In particular, private actors—from subsistence farmers to global, multinational firms—have significant influence on the way land is used. The ISFL works closely with the private sector to provide livelihood opportunities for communities in each jurisdiction and mobilize finance for critical investments. This engagement can take several forms, from collaborating on sustainability approaches, to blending finance in-country, to convening stakeholders to work toward complementary goals.

At the international level, the ISFL works with global forums of companies that have pledged to reduce their impact on tropical forests to help identify pathways to enact these commitments. The ISFL is exploring opportunities to engage the private sector in the agriculture, energy, and finance sectors, among others, where that sector has a significant impact on landscapes within a jurisdiction.

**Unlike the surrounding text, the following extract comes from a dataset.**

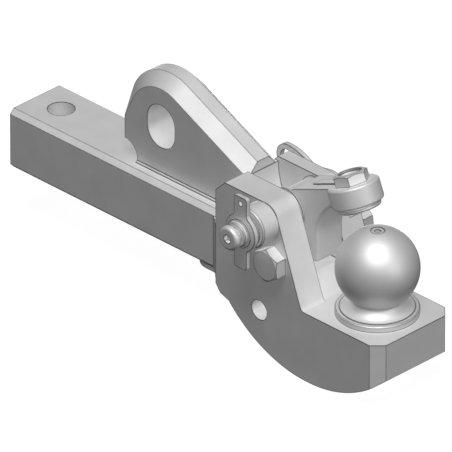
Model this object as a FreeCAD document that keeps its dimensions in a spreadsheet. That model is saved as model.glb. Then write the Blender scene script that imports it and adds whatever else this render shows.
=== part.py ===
import FreeCAD, Part
import os
import re
import math
import Sketcher

# Tow ball hitch: a square drawbar with a forged head, an 80 mm ball, a hold-down arm that swings
# over the ball, and a lug plate on the bar. Millimetres. The origin is the middle of the upright pin
# hole in the bar. X runs along the bar towards the ball, Z is up, and the keeper plate is at -Y.

SIZES = {
    # Drawbar and what is welded to it
    "overall_length": 500,
    "bar_width": 70,
    "bar_height": 64,
    "bar_chamfer": 5,
    "pin_hole_diameter": 26,
    "pin_hole_from_end": 33,
    "heel_plate_length": 54,
    "heel_plate_thickness": 5.5,
    "heel_plate_corner": 22,
    "side_weld_reach": 18.4,
    "lug_thickness": 40,
    "lug_bevel": 12.5,
    "lug_rear_from_hole": 104.8,
    "lug_foot_from_hole": 121,
    "lug_shoulder_height": 19.8,
    "lug_notch_radius": 16.5,
    "lug_eye_from_hole": 153,
    "lug_eye_above_bar": 50.6,
    "lug_eye_diameter": 36,
    "lug_eye_straight": 9,
    "lug_crown_radius": 52.5,
    "lug_rear_slope": 63,
    "lug_front_slope": 25.5,
    "lug_weld_leg": 2.5,
    # Head
    "head_length": 212.2,
    "head_width": 100,
    "base_below_bar": 48.2,
    "front_height": 38.5,
    "front_chamfer": 11,
    "belly_radius": 140,
    "belly_start": 17.2,
    "heel_height": 11.9,
    "heel_shelf": 6.2,
    "heel_drop": 8.2,
    "head_rear_step": 0.3,
    "cheek_rise": 97,
    "cheek_gap": 40,
    "cheek_slope": 70,
    "cheek_nose_radius": 15,
    "cheek_rear_chamfer": 12.2,
    "foot_radius": 5,
    "ramp_crest_radius": 6,
    "slot_floor_above_base": 19,
    "web_thickness": 12.7,
    "web_below_cheek": 4.7,
    "recess_depth": 15,
    "recess_radius": 73,
    "recess_floor_below_pin": 19.7,
    "recess_edge_turn": 9.5,
    "recess_corner_ahead": 2,
    "cross_hole_diameter": 20,
    "cross_hole_behind_ball": 104.8,
    "cross_hole_below_base": 21.1,
    # Ball
    "ball_diameter": 80,
    "ball_from_front": 50,
    "ball_above_base": 47.3,
    "ball_neck_diameter": 50,
    "ball_neck_height": 14.5,
    "ball_flange_diameter": 80,
    "ball_flange_height": 6,
    "flange_lip_width": 4.5,
    "ball_top_flat": 13,
    "ball_centre_drill": 6,
    "shank_diameter": 40,
    "shank_length": 54,
    "shank_recess_diameter": 52,
    "shank_recess_depth": 50,
    # Cross pin, its bushes, boss and keeper
    "pin_behind_ball": 98.8,
    "pin_above_ball": 29.6,
    "cross_pin_diameter": 25,
    "running_clearance": 0.04,
    "bush_wall": 2.5,
    "washer_thickness": 2,
    "washer_diameter": 45,
    "boss_diameter": 40,
    "boss_length": 20,
    "boss_chamfer": 1.5,
    "keeper_gap": 6,
    "keeper_thickness": 5,
    "keeper_width": 16,
    "keeper_height": 76,
    "keeper_disc_diameter": 38,
    "keeper_bore_clearance": 0.5,
    "keeper_tab_hole": 5,
    "keeper_tab_hole_inset": 7,
    "keeper_tab_round": 2.5,
    "ring_clearance": 0.2,
    "ring_thickness": 1.8,
    "ring_wall": 2.2,
    "ring_groove_depth": 1,
    "pin_end_beyond_ring": 4.2,
    "disc_spring_diameter": 34,
    "disc_spring_thickness": 1.3,
    "disc_spring_rim_gap": 0.2,
    "screw_waist_diameter": 16,
    "screw_waist_length": 4,
    "screw_head_diameter": 24,
    "screw_head_height": 7,
    "screw_socket_flats": 8,
    "screw_thread_diameter": 12,
    "screw_thread_length": 20,
    "key_width": 8,
    "key_height": 7,
    "key_length": 28,
    "key_seat_depth": 4,
    # Lever on the far end of the pin
    "lever_thickness": 5,
    "lever_side_clearance": 1,
    "lever_reach": 56.2,
    "lever_rise": 10.7,
    "lever_hub_radius": 17.5,
    "lever_eye_radius": 14,
    "lever_eye_hole": 17,
    "lever_waist": 9,
    "spigot_diameter": 18,
    "spigot_flat": 7,
    "lever_washer_diameter": 28,
    "lever_washer_thickness": 2,
    "lever_screw_diameter": 10,
    "lever_screw_flats": 17,
    "lever_screw_head": 5.5,
    "lever_screw_length": 25,
    # Stop bolt through the cheeks
    "stop_behind_ball": 85.2,
    "stop_below_ball": 8.1,
    "stop_bolt_diameter": 20,
    "stop_bolt_flats": 30,
    "stop_head_height": 13,
    "stop_nut_height": 14,
    "stop_washer_diameter": 34,
    "stop_washer_thickness": 2.5,
    "stop_bolt_overhang": 2.5,
    "sleeve_diameter": 28,
    "sleeve_end_clearance": 0.1,
    # Hold-down arm
    "hub_diameter": 50,
    "arm_side_clearance": 0.15,
    "arm_stop_clearance": 0.3,
    "toe_depth": 44,
    "toe_wall": 9.4,
    "toe_round": 4,
    "toe_face_height": 24,
    "throat_radius": 48.5,
    "pad_tilt": 22.8,
    "arm_ring_diameter": 50,
    "arm_ring_start": 61.5,
    "arm_ring_height": 21,
    "arm_ring_chamfer": 2.2,
    "arm_ring_inset": 17,
    "arm_rib_width": 12,
    "arm_rib_height": 5,
    "arm_rib_end": 21,
    # Pressure pad, its stud and lock nut
    "pad_diameter": 44,
    "pad_thickness": 7,
    "pad_top_gap": 0.6,
    "pad_dish_diameter": 34,
    "pad_dish_depth": 1.6,
    "pad_edge_round": 1.2,
    "stud_diameter": 20,
    "stud_clearance": 0.05,
    "stud_neck_diameter": 14,
    "stud_neck_length": 3,
    "lock_nut_turn": 15,
    "lock_nut_flats": 30,
    "lock_nut_height": 12,
    "lock_nut_recess_diameter": 22,
    "lock_nut_recess_depth": 1.5,
    "stud_below_nut_top": 3.5,
    "stud_socket_flats": 8,
    "stud_socket_depth": 8,
}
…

By tackling the complex challenges of convening public and private actors and creating an enabling environment for sustainable development, countries can expect to generate results—including a reduction in greenhouse gas (GHG) emissions. To incentivize countries to reduce GHG emissions, the ISFL aims to provide significant results-based climate finance over a period of 10 years through the purchase of verified emission reductions.


The ISFL reflects the demand for progression from relatively small-scale pilot projects to a program aimed at incentivizing sustainable land use at scale. To do this effectively, the ISFL builds on the experiences and lessons learned through the BioCarbon Fund’s initial work piloting land-use projects, REDD+ initiatives, and other sustainable forest and land-use programs.

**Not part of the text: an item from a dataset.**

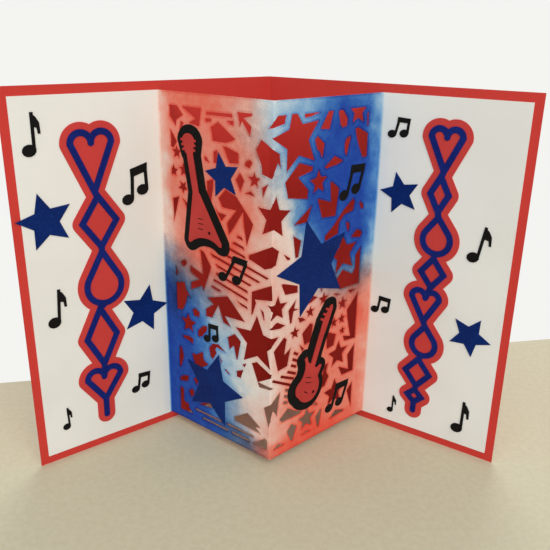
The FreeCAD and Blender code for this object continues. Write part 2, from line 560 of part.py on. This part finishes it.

The ISFL also leverages national REDD+ readiness work of the Forest Carbon Partnership Facility (FCPF) and the UN-REDD Programme, which have created essential institutional infrastructure for large-scale land-use programs, including:

  • Accountable and transparent program management arrangements;
  • Clear operating mandates;
  • Multisector coordination mechanisms and cross-sector collaboration;
  • Technical supervision capacity;
  • Funds management capacity; and
  • Mechanisms for feedback and grievance redress.

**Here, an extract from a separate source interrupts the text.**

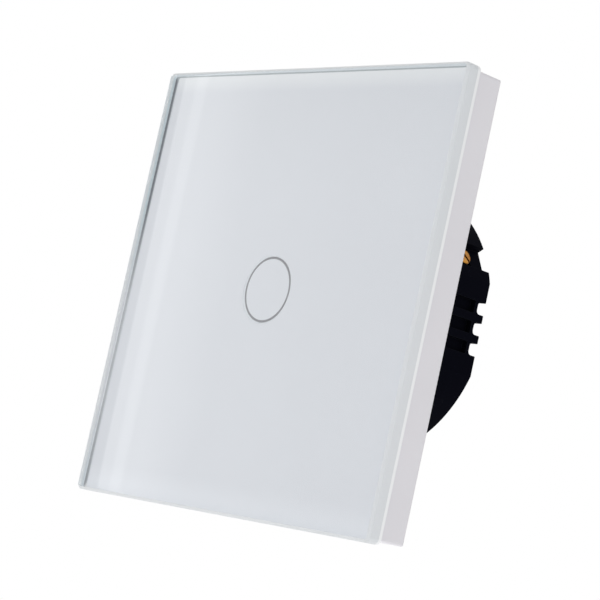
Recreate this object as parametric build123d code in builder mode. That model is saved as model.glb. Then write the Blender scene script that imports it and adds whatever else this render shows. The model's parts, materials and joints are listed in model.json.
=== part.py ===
from build123d import *
import os
from math import cos, radians, sin

os.makedirs("parts", exist_ok=True)

# Touch dimmer switch for a round wall box, in millimetres.
# The origin is the centre of the frame's back edge, in the surface of the wall.
# X runs to the right as the user sees it, Y runs into the wall and Z runs up.

# Glass panel
panel_size = 80.0
glass_thickness = 3.0
glass_corner = 1.5
glass_bevel = 0.45

# White print on the back of the glass, with the grey touch ring in it
film_thickness = 0.15
film_margin = 0.5
ring_radius = 6.0
ring_width = 0.38
ring_depth = 0.06

# Panel frame
frame_depth = 5.35
frame_inset = 0.67
frame_corner = 0.4
frame_wall = 1.6
frame_plate = 1.4
window_gap = 3.9
window_corner = 3.0
tape_thickness = 0.4
tape_land = 1.1
tape_gap = 0.1
gusset_reach = 2.0
gusset_thickness = 1.0
gusset_height = 2.3
gusset_pitch = 30.0
pry_width = 14.0
pry_depth = 1.5

# Snap hooks of the frame and the lugs that they pass on the carrier
hook_pitch = 40.0
hook_width = 7.0
hook_thickness = 1.2
hook_length = 2.25
hook_barb = 0.4
hook_lead = 0.3
snap_gap = 0.05
lug_reach = 0.5
lug_height = 0.6
lug_extra = 1.0

# Mounting strap and the screw slots of a standard wall box
strap_gap = 2.23
strap_thickness = 1.0
strap_corner = 3.0
screw_slot_width = 4.0
screw_slot_length = 7.0
screw_slot_inset = 5.5
strap_lap = 2.45
strap_flat_lap = 2.78

# Front carrier
carrier_margin = 2.5
carrier_plate = 1.8
carrier_corner = 3.0
screw_access_width = 10.0
screw_access_depth = 4.6
board_wall = 1.2
board_wall_height = 1.6
board_gap = 0.2

# Touch board and what stands on it
touch_board_size = 46.4
touch_board_thickness = 1.0
guide_width = 2.0
guide_height = 1.4
sensor_gap = 0.6
sensor_height = 1.35
led_length = 1.6
led_width = 0.8
led_height = 0.6
led_gap = 0.25
led_count = 4
chip_length = 4.9
chip_width = 3.9
chip_height = 1.25
chip_pitch = 1.27
chip_leg = 0.4
chip_leg_reach = 1.0
chip_leg_height = 0.25
chip_place = (-14.0, -9.0)
chip_part_length = 1.6
chip_part_width = 0.8
chip_part_height = 0.5
chip_part_place = (-14.0, -15.0)
chip_part_pitch = 2.6
board_screw_inset = 3.2
board_screw_shank = 0.8
board_screw_head = 1.7
board_screw_head_height = 0.8
board_screw_length = 2.3

# Pin header that joins the two boards
pin_count = 6
pin_pitch = 2.54
pin_width = 0.6
pin_front = 0.3
pin_insert = 1.8
pin_play = 0.1
socket_floor = 0.4
strip_height = 2.5
strip_width = 2.5
strip_gap = 0.1
link_inset = 8.75
link_window_gap = 1.0

# Back box, which stands a little above the panel's centre
box_rise = 1.3
box_radius = 24.45
flat_relief = 1.47
box_depth = 23.6
box_wall = 1.7
flat_wall = 2.48
rim_height = 1.8
rim_chamfer = 0.15
flat_edge_fillet = 0.5
groove_count = 3
groove_pitch = 3.65
groove_width = 2.2
groove_depth = 1.2
groove_end = 0.7
notch_depth = 1.95
notch_fillet = 0.7
rib_fillet = 0.35

# Rear cover and the screws that hold the case together
cover_thickness = 1.2
cover_gap = 0.15
wire_entry_radius = 1.6
wire_entry_chamfer = 0.3
vent_count = 4
vent_pitch = 2.6
vent_length = 9.0
vent_width = 1.2
case_screw_inset = 5.25
case_screw_angles = (90.0, -35.0, -145.0)
case_screw_shank = 1.0
case_screw_head = 1.9
case_screw_head_height = 1.4
case_screw_reach = 1.2
screw_play = 0.2
running_play = 0.08
thread_play = 0.05
boss_radius = 2.5
boss_web = 1.5
pillar_radius = 2.4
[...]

This streamlined approach allows the ISFL to concentrate its efforts and activities at the jurisdictional level, adding value to existing platforms, while avoiding the duplication of existing processes.

The World Bank’s BioCarbon Fund

Established in 2004, the BioCarbon Fund has been at the heart of linking carbon finance and sustainable land use over the last decade. It was the first carbon fund established in the world to focus on land use, piloting the first Afforestation/Reforestation, Reduced Emissions from Deforestation and Forest Degradation (REDD+), and Sustainable Agricultural Land Management (SALM) activities at the project scale.

These first experiences have provided a wealth of knowledge on how to quantify emission reductions from different land-use activities and have helped pave the way for other land-use carbon initiatives that have followed. BioCarbon Fund pilots have also generated a wealth of knowledge on land tenure issues, financing arrangements, and benefit-sharing schemes that are essential for the long-term success of these initiatives.

Today, there is a huge network of governments, businesses, civil society, and local communities working to advance the land-use carbon agenda internationally. The ISFL aims to contribute to this momentum by creating a portfolio of programs that will promote sustainable agriculture, forestry and smarter land-use practices in an integrated approach.

Theory of Change

The ISFL theory of change presents the logic behind ISFL interventions and sets out how they will lead to targeted objectives. The interventions are derived directly from the four ISFL design elements and their multilevel objectives are further broken down into different operational and strategic elements for effective monitoring and evaluation.

Theory of change

Theory of change

ISFL aims to help rural communities address poverty and develop sustainably while simultaneously reducing land-based greenhouse gas emissions. To accomplish these goals, ISFL programs seek to build on experience, leverage partnerships, incentivize results, and emphasize working at scale.